* _Aim of the exercise_: Take the data below and extract the lines from the one with "Continue the build123d" to the one with "the timbers, as", inclusive, exactly as written.

* _Data provided_:
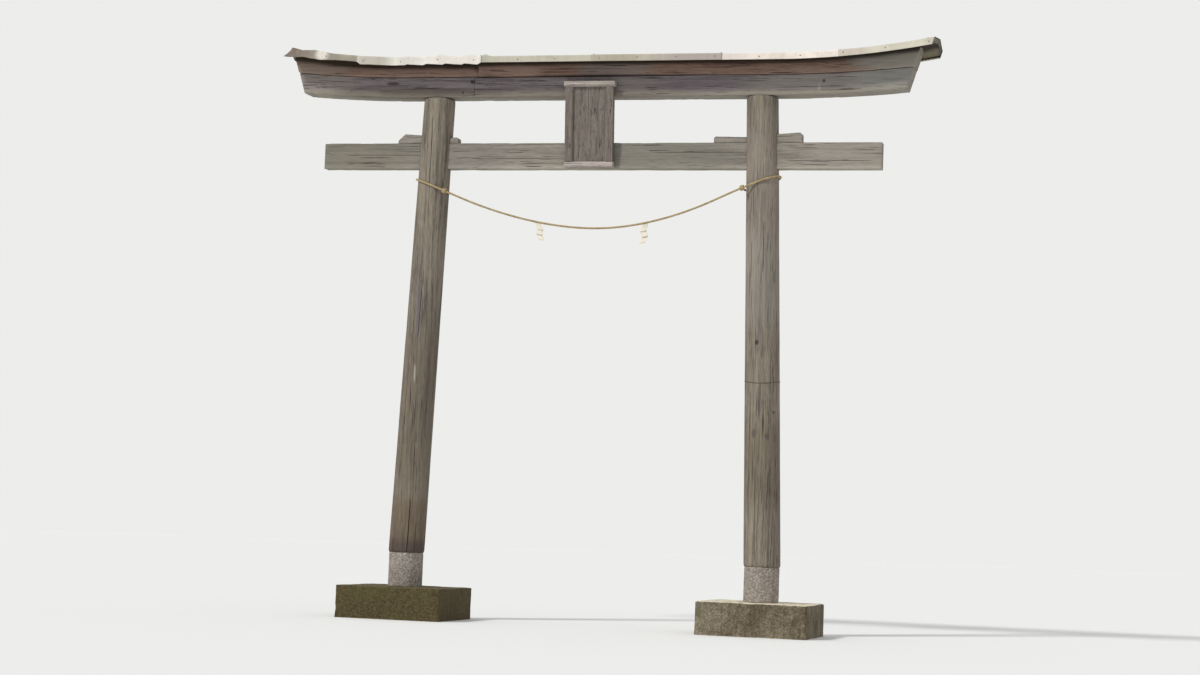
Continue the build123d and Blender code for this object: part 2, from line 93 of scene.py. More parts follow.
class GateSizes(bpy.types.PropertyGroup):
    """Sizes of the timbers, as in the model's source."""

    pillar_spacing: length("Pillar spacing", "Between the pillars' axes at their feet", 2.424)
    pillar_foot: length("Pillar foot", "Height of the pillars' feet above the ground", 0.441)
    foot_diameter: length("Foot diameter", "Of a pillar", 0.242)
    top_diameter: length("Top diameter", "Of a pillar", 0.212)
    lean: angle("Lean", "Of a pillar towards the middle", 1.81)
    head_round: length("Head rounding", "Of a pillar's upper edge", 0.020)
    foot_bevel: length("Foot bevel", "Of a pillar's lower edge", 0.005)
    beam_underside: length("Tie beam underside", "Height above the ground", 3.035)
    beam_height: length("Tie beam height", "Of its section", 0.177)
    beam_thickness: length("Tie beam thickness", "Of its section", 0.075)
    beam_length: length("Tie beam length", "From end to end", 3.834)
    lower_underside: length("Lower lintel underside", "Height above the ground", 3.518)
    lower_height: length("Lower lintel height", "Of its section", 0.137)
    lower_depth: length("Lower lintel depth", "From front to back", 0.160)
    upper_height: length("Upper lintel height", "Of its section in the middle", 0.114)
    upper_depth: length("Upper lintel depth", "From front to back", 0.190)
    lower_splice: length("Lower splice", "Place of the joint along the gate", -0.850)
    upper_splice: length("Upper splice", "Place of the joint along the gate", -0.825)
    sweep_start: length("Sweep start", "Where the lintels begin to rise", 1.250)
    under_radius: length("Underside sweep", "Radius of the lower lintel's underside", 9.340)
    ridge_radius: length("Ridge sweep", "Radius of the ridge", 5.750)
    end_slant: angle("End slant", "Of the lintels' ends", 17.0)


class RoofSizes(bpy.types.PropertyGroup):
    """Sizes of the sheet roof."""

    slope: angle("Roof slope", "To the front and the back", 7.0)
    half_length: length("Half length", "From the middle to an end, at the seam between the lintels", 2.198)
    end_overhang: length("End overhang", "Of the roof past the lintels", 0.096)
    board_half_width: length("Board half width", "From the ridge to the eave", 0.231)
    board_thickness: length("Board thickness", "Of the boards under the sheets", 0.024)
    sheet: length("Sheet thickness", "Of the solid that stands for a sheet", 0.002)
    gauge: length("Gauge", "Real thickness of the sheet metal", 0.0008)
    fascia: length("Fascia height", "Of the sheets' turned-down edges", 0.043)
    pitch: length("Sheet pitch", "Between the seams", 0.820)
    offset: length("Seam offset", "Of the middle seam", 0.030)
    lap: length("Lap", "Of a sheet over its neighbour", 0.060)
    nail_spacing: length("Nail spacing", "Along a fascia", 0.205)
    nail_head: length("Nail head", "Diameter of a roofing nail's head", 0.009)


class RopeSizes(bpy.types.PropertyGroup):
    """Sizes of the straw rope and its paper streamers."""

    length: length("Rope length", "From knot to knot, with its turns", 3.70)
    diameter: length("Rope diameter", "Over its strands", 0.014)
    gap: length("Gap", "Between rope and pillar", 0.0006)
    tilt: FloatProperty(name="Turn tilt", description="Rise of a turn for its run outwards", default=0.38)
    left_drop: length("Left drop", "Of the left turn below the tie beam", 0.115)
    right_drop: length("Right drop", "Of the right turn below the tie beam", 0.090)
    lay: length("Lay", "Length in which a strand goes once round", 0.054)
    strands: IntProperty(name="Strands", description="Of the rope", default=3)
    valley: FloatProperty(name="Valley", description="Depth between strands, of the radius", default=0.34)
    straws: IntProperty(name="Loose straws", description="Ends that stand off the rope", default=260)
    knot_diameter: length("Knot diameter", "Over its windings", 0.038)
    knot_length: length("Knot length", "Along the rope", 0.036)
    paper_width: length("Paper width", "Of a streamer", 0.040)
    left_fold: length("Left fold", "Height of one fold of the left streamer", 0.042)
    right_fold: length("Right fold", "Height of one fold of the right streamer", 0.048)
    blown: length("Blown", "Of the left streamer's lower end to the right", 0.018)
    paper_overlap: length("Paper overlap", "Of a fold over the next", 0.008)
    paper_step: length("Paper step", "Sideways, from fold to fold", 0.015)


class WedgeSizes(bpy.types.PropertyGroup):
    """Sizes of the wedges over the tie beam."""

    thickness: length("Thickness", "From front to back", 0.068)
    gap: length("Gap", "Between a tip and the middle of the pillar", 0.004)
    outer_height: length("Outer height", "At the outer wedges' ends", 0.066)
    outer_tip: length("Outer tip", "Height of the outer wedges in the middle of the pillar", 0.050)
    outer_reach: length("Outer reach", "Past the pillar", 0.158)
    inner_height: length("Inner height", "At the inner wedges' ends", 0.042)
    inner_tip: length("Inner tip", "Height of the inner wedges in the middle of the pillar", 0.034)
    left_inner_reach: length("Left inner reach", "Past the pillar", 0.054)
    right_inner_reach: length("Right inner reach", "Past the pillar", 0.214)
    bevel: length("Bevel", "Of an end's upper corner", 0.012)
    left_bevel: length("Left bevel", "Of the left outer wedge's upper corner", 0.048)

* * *

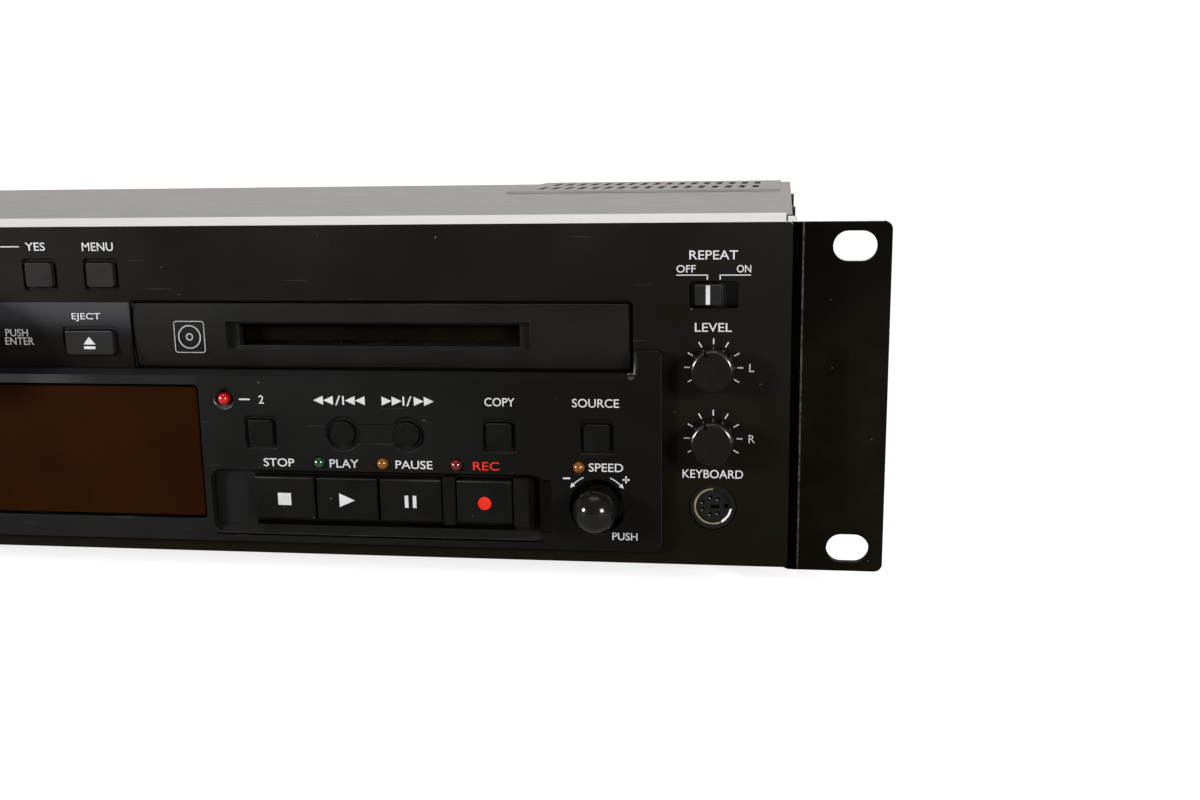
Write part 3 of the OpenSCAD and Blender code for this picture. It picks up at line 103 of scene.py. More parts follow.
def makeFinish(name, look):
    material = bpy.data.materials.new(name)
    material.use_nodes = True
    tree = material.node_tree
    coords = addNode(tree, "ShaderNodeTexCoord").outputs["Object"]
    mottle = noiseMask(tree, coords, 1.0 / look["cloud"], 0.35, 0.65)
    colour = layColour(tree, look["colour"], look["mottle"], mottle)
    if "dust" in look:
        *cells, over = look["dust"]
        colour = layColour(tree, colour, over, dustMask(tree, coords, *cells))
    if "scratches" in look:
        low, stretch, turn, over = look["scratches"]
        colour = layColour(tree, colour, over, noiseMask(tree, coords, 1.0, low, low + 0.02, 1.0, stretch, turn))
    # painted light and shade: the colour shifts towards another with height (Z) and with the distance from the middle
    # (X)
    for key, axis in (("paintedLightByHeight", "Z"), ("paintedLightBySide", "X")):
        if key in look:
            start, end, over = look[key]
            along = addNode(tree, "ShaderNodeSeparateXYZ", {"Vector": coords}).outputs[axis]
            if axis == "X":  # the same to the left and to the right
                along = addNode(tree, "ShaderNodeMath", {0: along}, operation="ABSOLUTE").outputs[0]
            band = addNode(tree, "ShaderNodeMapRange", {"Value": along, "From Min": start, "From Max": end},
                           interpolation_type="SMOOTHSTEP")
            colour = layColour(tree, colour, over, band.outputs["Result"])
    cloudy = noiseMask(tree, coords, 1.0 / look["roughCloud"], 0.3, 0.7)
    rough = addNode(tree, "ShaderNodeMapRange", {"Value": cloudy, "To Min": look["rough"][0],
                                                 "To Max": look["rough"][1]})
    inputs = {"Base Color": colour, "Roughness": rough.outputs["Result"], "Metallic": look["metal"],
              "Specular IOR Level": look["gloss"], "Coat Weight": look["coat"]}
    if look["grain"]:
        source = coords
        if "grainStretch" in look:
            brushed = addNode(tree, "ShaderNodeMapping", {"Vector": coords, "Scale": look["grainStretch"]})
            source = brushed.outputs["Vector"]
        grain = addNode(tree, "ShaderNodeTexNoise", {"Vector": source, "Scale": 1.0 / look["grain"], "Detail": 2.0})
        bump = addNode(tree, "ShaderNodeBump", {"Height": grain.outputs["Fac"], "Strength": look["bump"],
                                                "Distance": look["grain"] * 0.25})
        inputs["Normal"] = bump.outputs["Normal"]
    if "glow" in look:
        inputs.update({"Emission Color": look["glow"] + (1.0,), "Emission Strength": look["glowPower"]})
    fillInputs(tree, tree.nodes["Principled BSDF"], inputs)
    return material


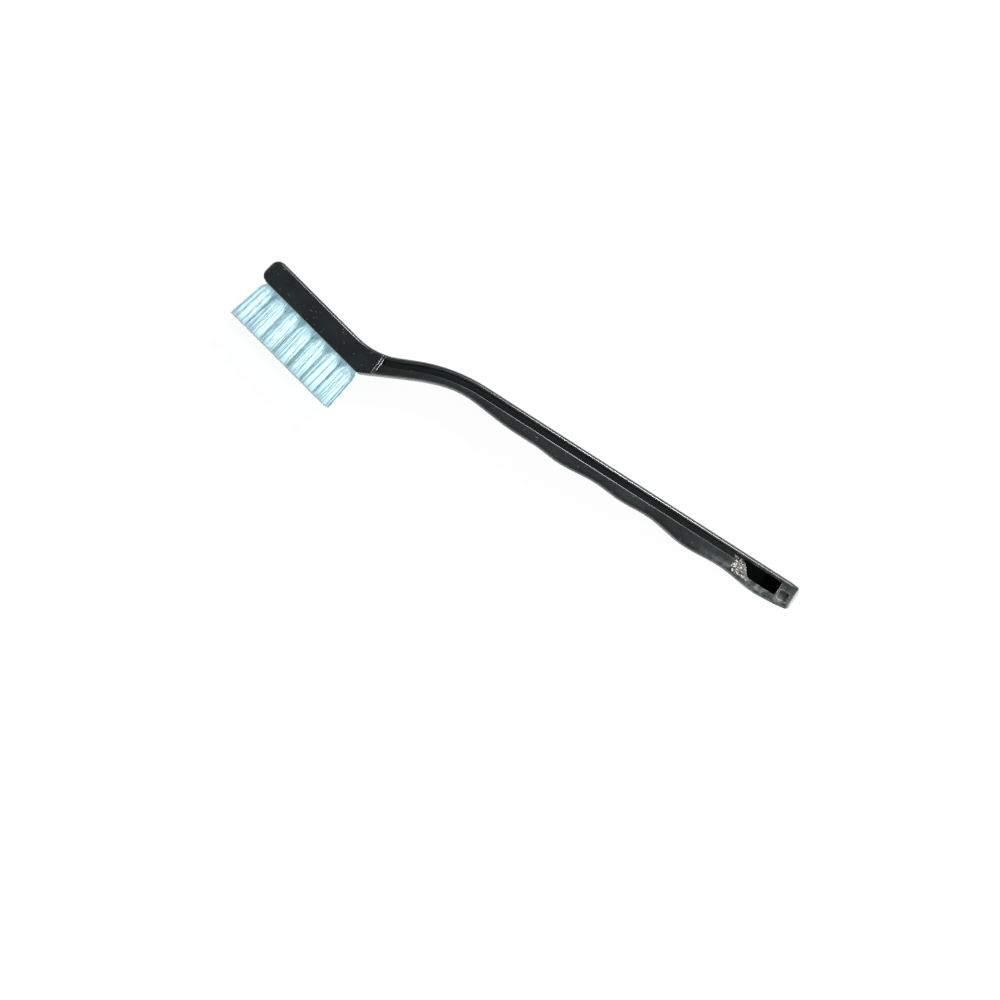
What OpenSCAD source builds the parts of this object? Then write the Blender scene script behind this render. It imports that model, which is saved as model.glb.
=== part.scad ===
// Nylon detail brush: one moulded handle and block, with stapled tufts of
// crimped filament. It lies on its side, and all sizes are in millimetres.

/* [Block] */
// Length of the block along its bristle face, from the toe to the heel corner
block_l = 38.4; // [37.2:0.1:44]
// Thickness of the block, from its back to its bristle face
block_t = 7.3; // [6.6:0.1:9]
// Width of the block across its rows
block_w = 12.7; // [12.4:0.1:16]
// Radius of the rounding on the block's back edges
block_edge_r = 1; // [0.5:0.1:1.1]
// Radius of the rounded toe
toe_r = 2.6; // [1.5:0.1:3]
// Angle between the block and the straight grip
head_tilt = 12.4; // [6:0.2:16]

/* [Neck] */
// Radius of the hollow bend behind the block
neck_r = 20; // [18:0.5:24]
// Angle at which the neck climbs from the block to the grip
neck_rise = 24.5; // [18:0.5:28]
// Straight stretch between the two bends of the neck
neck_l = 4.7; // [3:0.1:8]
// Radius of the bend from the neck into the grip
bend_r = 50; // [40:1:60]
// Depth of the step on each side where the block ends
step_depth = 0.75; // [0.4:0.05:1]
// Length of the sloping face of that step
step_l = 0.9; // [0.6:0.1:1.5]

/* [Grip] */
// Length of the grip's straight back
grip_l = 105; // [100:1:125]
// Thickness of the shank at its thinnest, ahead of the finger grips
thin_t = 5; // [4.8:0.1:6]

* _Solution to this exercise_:
Continue the build123d and Blender code for this object: part 2, from line 93 of scene.py. More parts follow.
class GateSizes(bpy.types.PropertyGroup):
    """Sizes of the timbers, as in the model's source."""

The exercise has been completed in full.